Abstract

Glaciers progressively modify the landscape through a complex spatial and temporal mosaic of processes, and they produce majestic landscapes that contain a remarkable range of sediments and landforms. As glaciers covered as much as 30% of the Earth's surface during maximum glacial phases in the present geological period, understanding glacial sedimentary processes and deposits is of high importance. This article provides an introduction to these processes and deposits. Glacial sediments are categorized as either primary or secondary sediments. Primary glacial sediments are those that have been deposited by processes operating only at the ice-bed interface (i.e. subglacial traction till and glaciotectonite).
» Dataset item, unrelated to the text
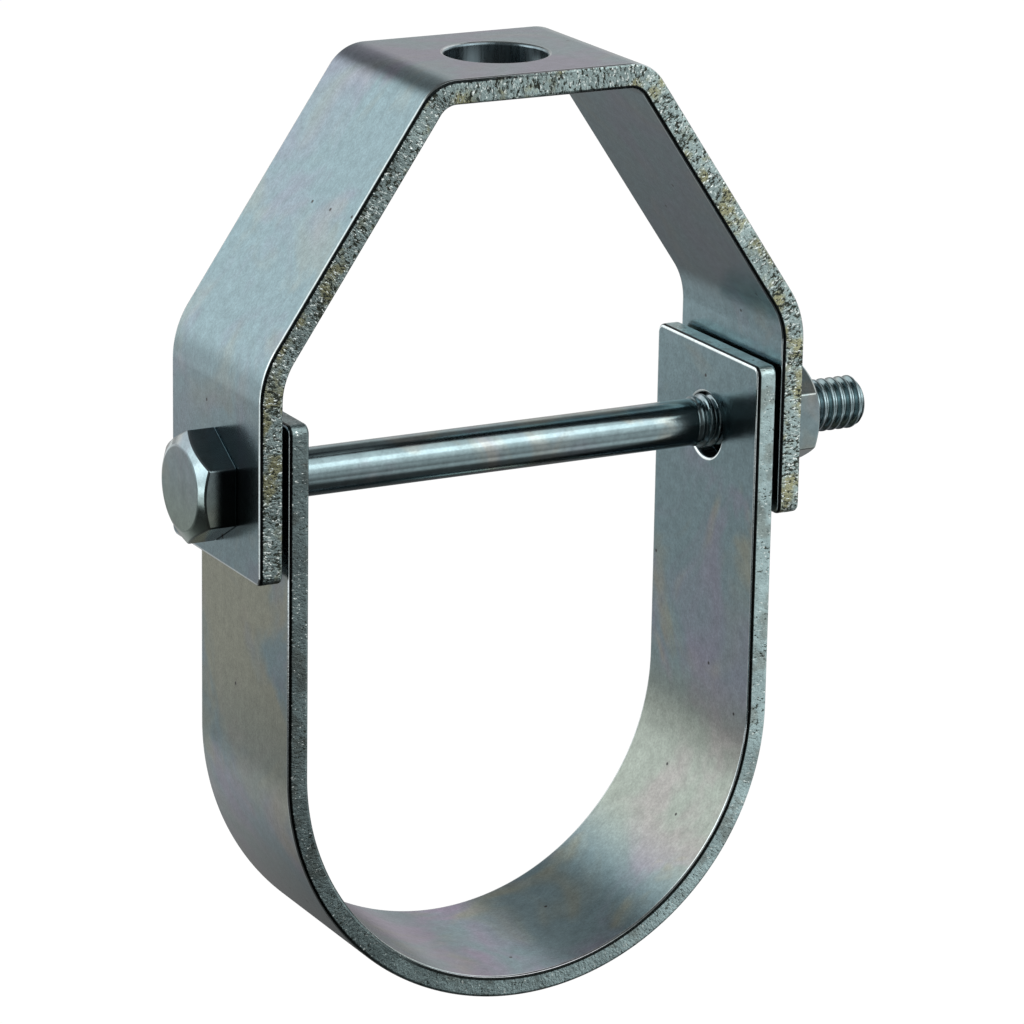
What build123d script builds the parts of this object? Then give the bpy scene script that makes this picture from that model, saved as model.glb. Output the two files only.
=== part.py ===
"""Clevis pipe hanger: a bent yoke, a U-shaped cradle, a cross bolt and its nut.

Frame: the origin is the centre of the rod hole on the yoke's top face, +Z points up,
X runs along the cross bolt (its head is on the -X side) and Y runs along the pipe.
Lengths are in millimetres.
"""
from build123d import *
import math
import os

# ---------------------------------------------------------------- driving dimensions
strap_width = 31.75            # both straps are cut from 1-1/4 in wide flat bar
yoke_thickness = 3.9
cradle_thickness = 3.4
edge_break = 0.4               # the straps' long edges are tumbled off this much
corner_round = 1.5             # sheared corners at the ends of the straps

pipe_space = 77.2              # inside width of the cradle, for 2-1/2 in pipe
side_play = 0.9                # between a cradle ear and a yoke ear

top_to_bolt = 62.4             # top face of the yoke down to the bolt's axis
bolt_to_seat_centre = 43.2     # bolt's axis down to the centre of the round seat
yoke_ear_drop = 12.1           # yoke ears end this far below the bolt's axis
cradle_ear_rise = 12.3         # cradle ears end this far above the bolt's axis
top_plate_length = 36.7        # between the two upper corners, before bending
shoulder_rise = 20.4           # bolt's axis up to the shoulder corner, before bending
top_bend_radius = 7.0          # outside radius of the two upper bends
shoulder_bend_radius = 15.0    # outside radius of the two shoulder bends

rod_diameter = 12.7            # 1/2 in hanger rod
rod_hole_clearance = 3.2       # on the diameter
thread_diameter = 8.5
shank_diameter = 7.5           # rolled thread: the shank is thinner than the thread
bolt_hole_clearance = 1.8      # on the diameter, over the thread
bolt_slack = 0.1               # left between the bolt and the wall of a hole it bears on

wrench_size = 15.6             # across the flats of the bolt's head and of the nut
head_height = 5.9
head_flat_diameter = 13.2      # round flat inside the head's chamfer
nut_height = 8.6
nut_flat_diameter = 14.6       # round flat inside the nut's chamfer
nut_thread_clearance = 0.1     # on the diameter
hex_chamfer_angle = 30
thread_inside_cradle = 3.6     # the thread starts this far inside the right-hand ear
thread_runout = 0.45           # the thread's first turn rises from the shank this gently
bolt_beyond_nut = 10.8
bolt_end_chamfer = 0.9

# ---------------------------------------------------------------- worked-out places
rod_hole_diameter = rod_diameter + rod_hole_clearance
bolt_hole_diameter = thread_diameter + bolt_hole_clearance
bolt_z = -top_to_bolt
seat_radius = pipe_space / 2
cradle_outer_x = seat_radius + cradle_thickness
yoke_inner_x = cradle_outer_x + side_play
yoke_outer_x = yoke_inner_x + yoke_thickness
# The bolt lies on the bottom of the yoke's holes and the cradle hangs on top of the bolt.
hole_offset = (bolt_hole_diameter - thread_diameter) / 2 - bolt_slack

os.makedirs("parts", exist_ok=True)


def long_edges(strap):
    """The edges between a strap's two cut sides and its rolled faces and ends."""
    return strap.faces().filter_by(Axis.Y).edges()


def chamfered_hexagon(across_flats, flat_diameter, height):
    """A hexagonal prism standing on XY, its top end turned to a cone round a flat circle."""
    corner_radius = across_flats / math.sqrt(3)
    drop = (corner_radius - flat_diameter / 2) * math.tan(math.radians(hex_chamfer_angle))
    with BuildPart() as hexagon:
        with BuildSketch():
            RegularPolygon(corner_radius, 6, rotation=90)
        extrude(amount=height)
        with BuildSketch(Plane.XZ):
            with BuildLine():
                Polyline(
                    (0, 0),
                    (corner_radius, 0),
                    (corner_radius, height - drop),
                    (flat_diameter / 2, height),
                    (0, height),
                    close=True,
                )
            make_face()
        revolve(axis=Axis.Z, mode=Mode.INTERSECT)
    return hexagon.part


# ---------------------------------------------------------------- upper yoke
with BuildPart() as upper_yoke:
    with BuildSketch(Plane.XZ):
        with BuildLine():
            yoke_outside = FilletPolyline(
                (-yoke_outer_x, bolt_z - yoke_ear_drop),
                (-yoke_outer_x, bolt_z + shoulder_rise),
                (-top_plate_length / 2, 0),
                (top_plate_length / 2, 0),
                (yoke_outer_x, bolt_z + shoulder_rise),
                (yoke_outer_x, bolt_z - yoke_ear_drop),
                radius=[shoulder_bend_radius, top_bend_radius, top_bend_radius, shoulder_bend_radius],
            )
            offset(yoke_outside, amount=yoke_thickness, side=Side.RIGHT)
        make_face()
    extrude(amount=strap_width / 2, both=True)
    fillet(upper_yoke.edges().filter_by(Axis.X).group_by(Axis.Z)[0], corner_round)
    chamfer(long_edges(upper_yoke), edge_break)
    Hole(rod_hole_diameter / 2)
    with BuildSketch(Plane.YZ.offset(-yoke_outer_x)):
        with Locations((0, bolt_z + hole_offset)):
            Circle(bolt_hole_diameter / 2)
    extrude(amount=2 * yoke_outer_x, mode=Mode.SUBTRACT)
upper_yoke.part.label = "upper_yoke"
export_step(upper_yoke.part, "parts/upper_yoke.step")

# ---------------------------------------------------------------- lower strap
with BuildPart() as lower_strap:
    with BuildSketch(Plane.XZ):
        with BuildLine():
            cradle_left = Line(
                (-cradle_outer_x, bolt_z + cradle_ear_rise),
                (-cradle_outer_x, bolt_z - bolt_to_seat_centre),
            )
            cradle_bottom = RadiusArc(
                cradle_left @ 1,
                (cradle_outer_x, bolt_z - bolt_to_seat_centre),
                -cradle_outer_x,
            )
            cradle_right = Line(
                cradle_bottom @ 1,
                (cradle_outer_x, bolt_z + cradle_ear_rise),
            )
            offset([cradle_left, cradle_bottom, cradle_right], amount=cradle_thickness, side=Side.LEFT)
        make_face()
    extrude(amount=strap_width / 2, both=True)
    fillet(lower_strap.edges().filter_by(Axis.X).group_by(Axis.Z)[-1], corner_round)
    chamfer(long_edges(lower_strap), edge_break)
    with BuildSketch(Plane.YZ.offset(-cradle_outer_x)):
        with Locations((0, bolt_z - hole_offset)):
            Circle(bolt_hole_diameter / 2)
    extrude(amount=2 * cradle_outer_x, mode=Mode.SUBTRACT)
lower_strap.part.label = "lower_strap"
export_step(lower_strap.part, "parts/lower_strap.step")

# ---------------------------------------------------------------- cross bolt
thread_start_x = seat_radius - thread_inside_cradle
bolt_end_x = yoke_outer_x + nut_height + bolt_beyond_nut
head_seat = Plane(origin=(-yoke_outer_x, 0, bolt_z), x_dir=(0, 1, 0), z_dir=(-1, 0, 0))
bolt_head = chamfered_hexagon(wrench_size, head_flat_diameter, head_height)
with BuildPart() as cross_bolt:
    with BuildSketch(Plane.YZ.offset(-yoke_outer_x)):
        with Locations((0, bolt_z)):
            Circle(shank_diameter / 2)
    extrude(amount=thread_start_x + yoke_outer_x)
    with BuildSketch(Plane.YZ.offset(thread_start_x)):
        with Locations((0, bolt_z)):
            Circle(thread_diameter / 2)
    extrude(amount=bolt_end_x - thread_start_x)
    thread_ends = cross_bolt.edges().filter_by(GeomType.CIRCLE).filter_by(
        lambda edge: abs(edge.radius - thread_diameter / 2) < 1e-6
    )
    chamfer(thread_ends.sort_by(Axis.X)[-1], bolt_end_chamfer)
    chamfer(thread_ends.sort_by(Axis.X)[0], thread_runout)
    with Locations(head_seat):
        add(bolt_head)
cross_bolt.part.label = "cross_bolt"
export_step(cross_bolt.part, "parts/cross_bolt.step")

# ---------------------------------------------------------------- hex nut
nut_seat = Plane(origin=(yoke_outer_x, 0, bolt_z), x_dir=(0, 1, 0), z_dir=(1, 0, 0))
nut_blank = chamfered_hexagon(wrench_size, nut_flat_diameter, nut_height)
with BuildPart() as hex_nut:
    with Locations(nut_seat):
        add(nut_blank)
    with BuildSketch(Plane.YZ.offset(yoke_outer_x)):
        with Locations((0, bolt_z)):
            Circle((thread_diameter + nut_thread_clearance) / 2)
    extrude(amount=nut_height, mode=Mode.SUBTRACT)
hex_nut.part.label = "hex_nut"
export_step(hex_nut.part, "parts/hex_nut.step")
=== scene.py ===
"""Looks for a zinc-plated clevis pipe hanger. Metres, in the frame of the CAD model."""
import math

import bmesh
import bpy
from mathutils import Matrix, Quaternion, Vector, noise


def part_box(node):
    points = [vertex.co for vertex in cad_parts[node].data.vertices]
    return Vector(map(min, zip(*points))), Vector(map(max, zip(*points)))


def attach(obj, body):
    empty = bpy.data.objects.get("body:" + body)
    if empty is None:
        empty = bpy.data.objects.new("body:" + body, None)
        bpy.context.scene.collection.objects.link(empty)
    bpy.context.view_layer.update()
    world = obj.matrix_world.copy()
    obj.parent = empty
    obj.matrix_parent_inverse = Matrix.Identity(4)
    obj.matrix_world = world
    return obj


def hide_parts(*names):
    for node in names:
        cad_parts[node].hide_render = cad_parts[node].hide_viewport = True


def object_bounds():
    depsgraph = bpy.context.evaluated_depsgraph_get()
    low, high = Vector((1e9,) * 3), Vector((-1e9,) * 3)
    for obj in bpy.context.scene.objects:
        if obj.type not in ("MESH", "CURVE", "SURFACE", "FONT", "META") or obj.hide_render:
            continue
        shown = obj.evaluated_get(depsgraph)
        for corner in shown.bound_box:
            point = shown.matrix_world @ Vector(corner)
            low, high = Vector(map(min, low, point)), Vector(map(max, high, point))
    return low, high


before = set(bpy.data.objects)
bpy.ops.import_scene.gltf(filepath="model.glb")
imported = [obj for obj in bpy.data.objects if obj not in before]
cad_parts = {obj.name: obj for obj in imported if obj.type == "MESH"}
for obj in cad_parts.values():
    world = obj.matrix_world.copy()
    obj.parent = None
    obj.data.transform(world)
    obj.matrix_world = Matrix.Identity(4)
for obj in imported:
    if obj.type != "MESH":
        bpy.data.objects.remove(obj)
cad_low, cad_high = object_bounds()
MM = 0.001

# ------------------------------------------------------------------ the camera
# A long lens a little above the hanger and to the left of its front, so that both the
# head of the bolt and the inside of the right-hand side show.
camera_aim = Vector((0.0041, 0.0, -0.0733))
camera_distance = 0.7755
camera_azimuth = math.radians(-28.20)
camera_elevation = math.radians(16.74)
camera_roll = math.radians(0.97)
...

Conversely, secondary glacial sediments are those that have been remobilized and reworked by a variety of nonglacial processes (e.g. debris flow deposits, turbidites, fluvial bedforms). The sedimentary processes active in glacial environments result in the creation of a wide variety of glacial sediment-landform associations (sediments that have a surface expression). These associations are deposited in subglacial (e.g. drumlins), ice-marginal (e.g. ice-marginal moraines), supraglacial (e.g. kame mounds), proglacial (e.g. sandar, or glacial outwash) and subaqueous (e.g. grounding-line fans) depo-centers. Owing to the bewildering range of both glacial and nonglacial sedimentary processes operating in glacial settings, glacial depositional environments are undoubtedly the most complex of all sedimentary systems.